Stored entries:
..........

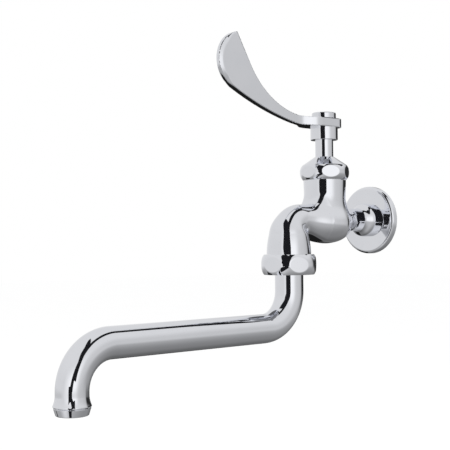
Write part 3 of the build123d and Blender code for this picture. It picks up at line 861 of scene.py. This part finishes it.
@dataclass
class Lever:
    """The wrist-blade lever with its hub, boss and index cap, on the turned spindle."""

    hub_low: float = 63.6
    hub_high: float = 69.7
    hub_back: float = -37.2
    hub_half: float = 9.5
    hub_corner: float = 6.6
    hub_front: float = -59.5
    blade_y: float = -77.0
    blade_half: float = 2.5
    waist_y: float = -68.25
    low_start: float = -72.0
    low_tilt: float = 10.0
    low_r: float = 225.0
    low_turn: float = 16.9
    low_edge: float = 1.5
    nose_r: float = 18.7
    high_start: float = -66.5
    high_r: float = 60.5
    high_turn: float = 60.0
    edge: float = 0.3
    bevel_side: float = 0.4
    bevel_plan: float = 0.9165
    bevel_depth: float = 1.15
    bevel_edge: float = 0.2
    fade_end: float = -138.0
    fade_length: float = 14.0
    fade_drop: float = 3.0
    low: Corner = (-10.5, -147.0, 62.0)
    high: Corner = (10.5, -36.0, 121.0)
    cell: float = 0.5
    cap_r: float = 8.3
    cap_top: float = 74.6
    cap_fall: float = 0.7
    cap_steps: int = 12
    cap_rim: tuple[Corner, ...] = ((7.0, 74.1, 0.0), (8.3, 73.9, 0.8), (8.3, 70.1, 0.25), (8.0, 69.7, 0.0))
    boss: tuple[Corner, ...] = ((6.3, 55.0, 0.0), (9.45, 55.0, 0.45), (9.45, 63.7, 0.0), (6.3, 63.7, 0.0))
    stem: tuple[Corner, ...] = ((0.0, 62.4, 0.0), (5.4, 62.4, 0.4), (5.4, 55.0, 0.0), (6.2, 55.0, 0.0),
                                (6.2, 31.9, 0.0), (8.5, 31.9, 0.5), (8.5, 12.4, 0.5), (6.0, 12.4, 0.0),
                                (6.0, 6.1, 0.5), (0.0, 6.1, 0.0))
    stem_pitch: float = 4.0

    def side(self, points: Array) -> tuple[Array, Array]:
        """Distance fields of the lever's side outline.

        Args:
            points: Where they are wanted.

        Returns:
            The distances of the upper outline and of the lower one with the nose.
        """
        y, z = points[:, 1], points[:, 2]
        turn = math.radians(self.high_turn)
        centre_y, centre_z = self.high_start, self.hub_high + self.high_r
        angle = np.arctan2(centre_y - y, centre_z - z)
        arc = self.high_r - np.hypot(y - centre_y, z - centre_z)
        end_y = centre_y - self.high_r * math.sin(turn)
        end_z = centre_z - self.high_r * math.cos(turn)
        tip = (y - end_y) * math.sin(turn) + (z - end_z) * math.cos(turn)
        over = np.where(angle < 0, z - self.hub_high, np.where(angle > turn, tip, arc))
        tilt = math.radians(self.low_tilt)
        low_y = self.low_start + self.low_r * math.sin(tilt)
        low_z = self.hub_low + self.low_r * math.cos(tilt)
        sweep = np.hypot(y - low_y, z - low_z) - self.low_r
        reach = math.radians(self.low_tilt + self.low_turn)
        nose_y = low_y - (self.low_r - self.nose_r) * math.sin(reach)
        nose_z = low_z - (self.low_r - self.nose_r) * math.cos(reach)
        nose = np.hypot(y - nose_y, z - nose_z) - self.nose_r
        past = np.arctan2(low_y - y, low_z - z) > reach
        return over, meet(np.where(past, nose, sweep), self.hub_low - z, self.low_edge)

    def plan(self, points: Array) -> Array:
        """Distance field of the lever's outline from above.

        Args:
            points: Where it is wanted.

        Returns:
            The distances.
        """
        x, y = np.abs(points[:, 0]), points[:, 1]
        out_x = x - self.hub_half + self.hub_corner
        out_y = y - self.hub_back + self.hub_corner
        hub = np.hypot(np.maximum(out_x, 0.0), np.maximum(out_y, 0.0))
        hub = hub + np.minimum(np.maximum(out_x, out_y), 0.0) - self.hub_corner
        along = (self.hub_front, self.waist_y, self.waist_y, self.blade_y)
        wide = (self.hub_half, self.hub_half, self.blade_half, self.blade_half)
        half, lean = beside(along, wide, y, rounds=10, least=3.0)
        return np.where(y > self.hub_front, hub, (x - half) / np.sqrt(1.0 + lean ** 2))

    def field(self, points: Array) -> Array:
        """Distance field of the lever, with the bevel under its blade and nose.

        Args:
            points: Where it is wanted.

        Returns:
            The distances.
        """
        (over, under), plan = self.side(points), self.plan(points)
        fade = np.clip((points[:, 1] - self.fade_end) / self.fade_length, 0.0, 1.0)
        bevel = self.bevel_side * under + self.bevel_plan * (plan + self.bevel_depth)
        blade = meet(meet(over, under, self.edge), plan, self.edge)
        return meet(blade, bevel - self.fade_drop * fade, self.bevel_edge)

    def build(self) -> list[bpy.types.Object]:
        """Make the lever, its boss, its cap and the spindle.

        Returns:
            The pieces.
        """
        lever = skinned(self.field, self.low, self.high, self.cell)
        steps = self.cap_steps
        crown = [(self.cap_r * k / steps, self.cap_top - self.cap_fall * (k / steps) ** 2)
                 for k in range(steps - 1)]
        cap = [*crown, *rounded(self.cap_rim)[1:], (0.0, self.hub_high)]
        return [lever.piece("lever_blade", CHROME, "spindle", ["lever_handle"]),
                turned(rounded(self.boss), Axis.VALVE).piece("lever_boss", CHROME, "spindle"),
                turned(cap, Axis.VALVE).piece("lever_cap", CHROME, "spindle", ["index_cap"]),
                turned(divided(rounded(self.stem), self.stem_pitch), Axis.VALVE).piece(
                    "turned_spindle", CHROME, "spindle", ["spindle"])]


@dataclass
class Nut:
    """A round nut with six milled flats."""

    name: str
    axis: Axis
    node: str
    flat_r: float
    turn: float
    barrel: tuple[Point, Point, Point]
    barrel_steps: int
    bore: tuple[Point, ...]
    foot: tuple[Corner, ...] = ()
    cone: tuple[Corner, ...] = ()
    cone_step: float = 0.4
    edge: float = 0.22
    # What lies deeper than this under the flats is the bore, which the flats leave round.
    wall: float = 2.0
    count: int = 540

    def outline(self) -> list[Point]:
        """Radius and height along the foot, the barrel, the cone and the bore.

        Returns:
            The points of the closed outline.
        """
        barrel = arc_points(*self.barrel, self.barrel_steps)
        if self.foot:
            barrel = rounded(self.foot)[:-1] + barrel[1:]
        cone = divided(rounded(self.cone), self.cone_step)[1:] if self.cone else []
        return [*barrel, *cone, *self.bore]

    def flats(self, radius: Array, along: Array, angle: Array) -> Array:
        """Radii with the six flats milled in.

        Args:
            radius: Radii of the turned form.
            along: Lengths along the axis, which the flats don't depend on.
            angle: Angles round the axis.

        Returns:
            The radii.
        """
        pitch = math.pi / 3
        local = (angle - math.radians(self.turn) + pitch / 2) % pitch - pitch / 2
        milled = meet_low(radius, self.flat_r / np.cos(local), self.edge)
        return np.where(radius < self.flat_r - self.wall, radius, milled)

    def build(self) -> bpy.types.Object:
        """Turn the nut and mill its flats."""
        skin = turned(self.outline(), self.axis, self.count, self.flats)
        return skin.piece(self.name, CHROME, "tap_body", [self.node])


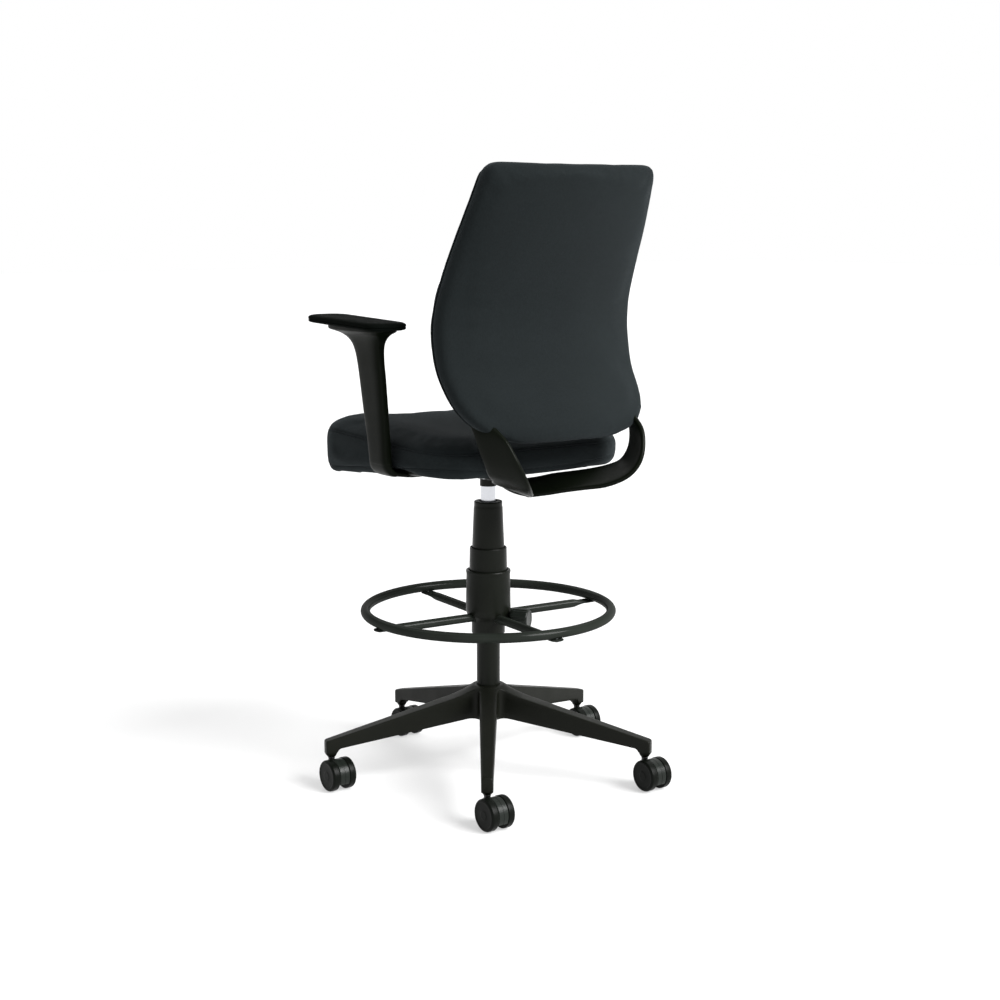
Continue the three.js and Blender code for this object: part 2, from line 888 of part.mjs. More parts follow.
// Crowned cushion whose lower edge wraps down round the rim of the pan.
function seatCushion() {
  const s = SEAT;
  const top = s.cushionTop;
  const k = s.slope;
  const w = s.twist;
  const cushion = loft([
    seatRing(s.wrapInset, s.panTop + 0.4, 0, w),
    seatRing(s.wrapInset, s.panBottom + 4.5, 0, w),
    seatRing(14, s.panBottom + 3.5, 0, w),
    seatRing(9, s.panBottom + 6, 0, w),
    seatRing(4, s.panTop + 3.5, 0, w),
    seatRing(0, s.panTop + 14, k * 0.2, w * 0.8),
    seatRing(0, s.panTop + 34, k * 0.7, w * 0.3),
    seatRing(3, top - 21, k),
    seatRing(11, top - 11, k),
    seatRing(26, top - 4, k),
    seatRing(60, top, k),
    seatRing(110, top - 1, k),
  ]);
  const channel = closed(loft(armFoot(ARM.footClearance)));
  return cut(cushion, channel, mirrored(channel));
}

// ---- arms ---------------------------------------------------------------------------------
// Rounded section of an arm about a point of its line, turned from flat to upright by lean.
function armSection([x, y, z], lean, halfY, halfThick) {
  return barRing(0, y, 0, halfThick, halfY, 0.45).map(([t, v]) => [
    x - t * Math.sin(lean),
    v,
    z + t * Math.cos(lean),
  ]);
}

// Sections of the left foot, from its inner end under the seat round the bend to the post.
function armFoot(grow = 0) {
  const a = ARM;
  const y = (a.footFront + a.footRear) / 2;
  const halfY = (a.footRear - a.footFront) / 2 + grow;
  const thick = a.footThick / 2 + grow;
  const bendX = a.x - a.bendRadius;
  const rings = [
    armSection([a.footInner - grow, y, a.footZ], 0, halfY - 4, thick),
    armSection([a.footInner + 6, y, a.footZ], 0, halfY, thick),
    armSection([a.footFlatTo, y, a.footZ], 0, halfY, thick),
  ];
  const steps = 5;
  for (let i = 0; i <= steps; i++) {
    const t = (i / steps) * 90 * DEG;
    const x = bendX + a.bendRadius * Math.sin(t);
    const z = a.footBendZ + a.bendRadius * (1 - Math.cos(t));
    const halfT = thick + ((a.postHalf + grow - thick) * i) / steps;
    rings.push(armSection([x, y + 1.2 * i, z], t, halfY - 0.4 * i, halfT));
  }
  return rings;
}

// Left arm support: a foot under the seat, a bend, a raked post and a head that flares
// out under the pad.
function armSupport() {
  const a = ARM;
  const level = (z, front, rear, halfX) =>
    armSection([a.x, (front + rear) / 2, z], 90 * DEG, (rear - front) / 2, halfX);
  return loft([
    ...armFoot(),
    level(660, -19, 39, a.postHalf),
    level(710, -31, 34, a.postHalf),
    level(770, -44, 27, a.postHalf),
    level(806, -54, 22, a.postHalf + 0.5),
    level(822, -62, 22, a.postHalf + 2),
    level(833, -74, 26, a.postHalf + 5),
    level(841, -92, 33, a.postHalf + 10),
    level(a.headZ - 3, -112, 40, a.postHalf + 17),
    level(a.headZ, -128, 44, a.postHalf + 20),
  ]);
}

function padRing(inset, z) {
  const a = ARM;
  const half = a.padHalf - inset;
  const front = a.padFront + inset;
  const rear = a.padRear - inset;
  const reach = Math.min(half, 34);
  const count = 24;
  return Array.from({ length: count }, (_, i) => {
    const t = ((i + 0.5) / count) * 2 * Math.PI;
    const x = half * power(Math.cos(t), 0.75);
    const end = Math.sin(t) > 0 ? rear - reach : front + reach;
    const y = end + reach * power(Math.sin(t), 0.75);
    const middle = (a.padFront + a.padRear) / 2;
    return [a.x + x, y, z - a.padSlope * (y - middle)];
  });
}

function armPad() {
  const a = ARM;
  const z = a.headZ + 4.6;
  return loft([
    padRing(14, z),
    padRing(3, z + 1.2),
    padRing(0, z + 3.5),
    padRing(0, z + 10.5),
    padRing(3, z + 13.2),
    padRing(10, z + a.padThick - 0.5),
    padRing(24, z + a.padThick),
  ]);
}

function addArms() {
  const support = closed(armSupport());
  const pad = armPad();
  add("arm_support_left", support, M.plastic);
  add("arm_support_right", mirrored(support), M.plastic);
  add("arm_pad_left", pad, M.plastic);
  add("arm_pad_right", mirrored(pad), M.plastic);
}

// ---- yoke ---------------------------------------------------------------------------------
// One fork of the yoke: a rounded blade that hangs between its rear and front edges.
function fork(grow, from = 0) {
  const rear = YOKE_REAR_EDGE.map((p) => new THREE.Vector3(...p));
  const front = YOKE_FRONT_EDGE.map((p) => new THREE.Vector3(...p));
  const middle = rear.map((p, i) => p.clone().lerp(front[i], 0.5));
  const rings = middle.map((m, i) => {
    const ahead = middle[Math.min(i + 1, middle.length - 1)];
    const behind = middle[Math.max(i - 1, 0)];
    const along = ahead.clone().sub(behind).normalize();
    const across = rear[i].clone().sub(front[i]);
    const half = across.length() / 2 + grow;
    across.normalize();
    const face = along.clone().cross(across).normalize();
    const thin = YOKE.thickness / 2 + grow;
    const count = 14;
    return Array.from({ length: count }, (_, k) => {
      const t = ((k + 0.5) / count) * 2 * Math.PI;
      const p = m
        .clone()
        .addScaledVector(across, half * power(Math.cos(t), 0.55))
        .addScaledVector(face, thin * power(Math.sin(t), 0.75));
      return p.toArray();
    });
  });
  return loft(rings.slice(from));
}

function spine() {
  const m = MECH;
  const turn = (ring) => ring.map(([x, z, y]) => [x, y, z]);
  const bar = loft([
    turn(barRing(0, m.pivotZ, m.pivotY - 5, 20, 8, 0.5, 24)),
    turn(barRing(0, m.pivotZ - 1, m.pivotY + 10, 20, 8.5, 0.5, 24)),
    turn(barRing(0, 566, 74, 22, 10, 0.5, 24)),
    turn(barRing(0, 560.5, 104, 24, 9.5, 0.5, 24)),
    turn(barRing(0, 555, 126, 16, 7, 0.6, 24)),
    turn(barRing(0, 552, 137, 6, 4, 0.8, 24)),
  ]);
  const eye = rod(9.5, -20, 20).rotateY(Math.PI / 2).translate(0, m.pivotY, m.pivotZ);
  return join(bar, eye);
}

function yoke() {
  const m = MECH;
  const left = closed(fork(0));
  const bore = rod(m.pinRadius + 0.3, -40, 40)
    .rotateY(Math.PI / 2)
    .translate(0, m.pivotY, m.pivotZ);
  return cut(join(left, mirrored(left), spine()), bore);
}

// ---- back ---------------------------------------------------------------------------------
// Plan section of the back cushion: a band of even thickness that wraps forward at the sides.
function backRing([z, half, edgeY, thick]) {
  const perFace = 11;
  const perEnd = 3;
  const r = thick / 2;
  const straight = half - r * 0.75;
  const midline = (x) => edgeY + BACK_WRAP * (1 - (x / BACK_WRAP_HALF) ** 2);
  const slope = (x) => (-2 * BACK_WRAP * x) / BACK_WRAP_HALF ** 2;
  const offset = (x, side, along) => {
    const s = slope(x);
    const l = Math.hypot(1, s);
    return [x + (along - side * s) / l, midline(x) + (side + along * s) / l, z];
  };
  const face = (side) =>
    Array.from({ length: perFace }, (_, i) => {
      const x = straight * (1 - (2 * i) / (perFace - 1)) * side;
      return offset(x, side * r, 0);
    });
  const end = (side) =>
    Array.from({ length: perEnd }, (_, i) => {
      const t = ((i + 1) / (perEnd + 1)) * Math.PI;
      return offset(straight * side, -side * r * Math.cos(t), side * r * 0.75 * Math.sin(t));
    });
  return [...face(1), ...end(-1), ...face(-1), ...end(1)];
}

function backCushion() {
  const rows = [];
  BACK_ROWS.forEach((row, i) => {
    rows.push(row);
    const next = BACK_ROWS[i + 1];
    if (!next || next[0] - row[0] < 65) return;
    const z = (row[0] + next[0]) / 2;
    rows.push([z, ...[1, 2, 3].map((column) => between(BACK_ROWS, z, column))]);
  });
  const pad = closed(loft(rows.map(backRing)));
  const pocket = closed(fork(YOKE.pocketClearance, 6));
  return cut(pad, pocket, mirrored(pocket));
}

// ---- the chair ----------------------------------------------------------------------------
add("base_star", baseStar(), M.plastic);
addCasters();
add("column_tube", columnTube(), M.plastic);
add("guide_bush", guideBush(), M.nylon);
add("piston_rod", pistonRod(), M.steel);
add("thrust_bearing", thrustBearing(), M.steel);
add("retaining_clip", retainingClip(), M.steel);
add("gas_cylinder", gasCylinder(), M.chrome);
add("cover_upper", coverUpper(), M.plastic);
add("cover_middle", coverMiddle(), M.plastic);
addFootRing();
add("mech_housing", mechHousing(), M.plastic);
add("yoke_pin", yokePin(), M.steel);
add("height_lever", heightLever(), M.plastic);
add("seat_pan", seatPan(), M.plastic);
add("seat_cushion", seatCushion(), M.fabric);
addArms();
add("yoke", yoke(), M.plastic);
add("back_cushion", backCushion(), M.fabric);
chair.position.y = PLAN_SHIFT;

export default chair;
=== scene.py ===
import bpy
import bmesh
import math
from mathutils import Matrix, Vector
from mathutils.bvhtree import BVHTree


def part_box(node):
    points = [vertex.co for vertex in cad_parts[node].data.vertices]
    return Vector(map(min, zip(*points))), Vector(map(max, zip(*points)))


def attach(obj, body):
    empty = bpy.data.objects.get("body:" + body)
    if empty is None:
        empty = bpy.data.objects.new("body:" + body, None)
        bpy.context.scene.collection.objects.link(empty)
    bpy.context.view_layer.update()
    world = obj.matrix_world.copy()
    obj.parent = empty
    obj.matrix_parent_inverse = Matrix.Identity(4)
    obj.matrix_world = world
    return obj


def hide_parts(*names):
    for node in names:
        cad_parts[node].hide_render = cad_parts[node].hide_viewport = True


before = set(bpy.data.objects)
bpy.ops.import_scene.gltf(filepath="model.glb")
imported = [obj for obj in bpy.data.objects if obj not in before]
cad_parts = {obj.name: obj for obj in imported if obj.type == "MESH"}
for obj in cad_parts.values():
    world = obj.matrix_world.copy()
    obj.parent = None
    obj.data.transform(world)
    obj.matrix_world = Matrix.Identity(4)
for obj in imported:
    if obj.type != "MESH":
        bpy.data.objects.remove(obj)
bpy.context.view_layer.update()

MM = 0.001
SCENE = bpy.context.scene

_tube_low, _tube_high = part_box("column_tube")
AXIS = (_tube_low + _tube_high) / 2
AXIS_X = AXIS.x / MM
AXIS_Y = AXIS.y / MM


# ---- camera, light and floor ----
VIEW_TURN = math.radians(144)
VIEW_PITCH = 0.1629
VIEW_REACH = 3.1341
VIEW_HEIGHT = 1.0391
VIEW_ASIDE = 0.0221
LENS, SENSOR = 61.2, 36

away = Vector((math.sin(VIEW_TURN), -math.cos(VIEW_TURN), 0))
aside = Vector((math.cos(VIEW_TURN), math.sin(VIEW_TURN), 0))
up = Vector((0, 0, 1))
column_foot = Vector((AXIS.x, AXIS.y, 0))

camera_data = bpy.data.cameras.new("camera")
camera_data.lens = LENS
camera_data.sensor_width = SENSOR
camera = bpy.data.objects.new("camera", camera_data)
camera.location = column_foot + away * VIEW_REACH + aside * VIEW_ASIDE + up * VIEW_HEIGHT
look = -away * math.cos(VIEW_PITCH) - up * math.sin(VIEW_PITCH)
camera.rotation_mode = "QUATERNION"
camera.rotation_quaternion = look.to_track_quat("-Z", "Y")
SCENE.collection.objects.link(camera)
SCENE.camera = camera
SCENE.view_settings.view_transform = "Standard"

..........

■ **REQUIREMENTS**
Of the entries listed above, reproduce only the lines starting at the line containing "---- the chair" and ending at the line containing "imported = [obj". Include both, exactly as they stand.

■ **OUTPUT FOR THIS TASK**
// ---- the chair ----------------------------------------------------------------------------
add("base_star", baseStar(), M.plastic);
addCasters();
add("column_tube", columnTube(), M.plastic);
add("guide_bush", guideBush(), M.nylon);
add("piston_rod", pistonRod(), M.steel);
add("thrust_bearing", thrustBearing(), M.steel);
add("retaining_clip", retainingClip(), M.steel);
add("gas_cylinder", gasCylinder(), M.chrome);
add("cover_upper", coverUpper(), M.plastic);
add("cover_middle", coverMiddle(), M.plastic);
addFootRing();
add("mech_housing", mechHousing(), M.plastic);
add("yoke_pin", yokePin(), M.steel);
add("height_lever", heightLever(), M.plastic);
add("seat_pan", seatPan(), M.plastic);
add("seat_cushion", seatCushion(), M.fabric);
addArms();
add("yoke", yoke(), M.plastic);
add("back_cushion", backCushion(), M.fabric);
chair.position.y = PLAN_SHIFT;

export default chair;
=== scene.py ===
import bpy
import bmesh
import math
from mathutils import Matrix, Vector
from mathutils.bvhtree import BVHTree


def part_box(node):
    points = [vertex.co for vertex in cad_parts[node].data.vertices]
    return Vector(map(min, zip(*points))), Vector(map(max, zip(*points)))


def attach(obj, body):
    empty = bpy.data.objects.get("body:" + body)
    if empty is None:
        empty = bpy.data.objects.new("body:" + body, None)
        bpy.context.scene.collection.objects.link(empty)
    bpy.context.view_layer.update()
    world = obj.matrix_world.copy()
    obj.parent = empty
    obj.matrix_parent_inverse = Matrix.Identity(4)
    obj.matrix_world = world
    return obj


def hide_parts(*names):
    for node in names:
        cad_parts[node].hide_render = cad_parts[node].hide_viewport = True


before = set(bpy.data.objects)
bpy.ops.import_scene.gltf(filepath="model.glb")
imported = [obj for obj in bpy.data.objects if obj not in before]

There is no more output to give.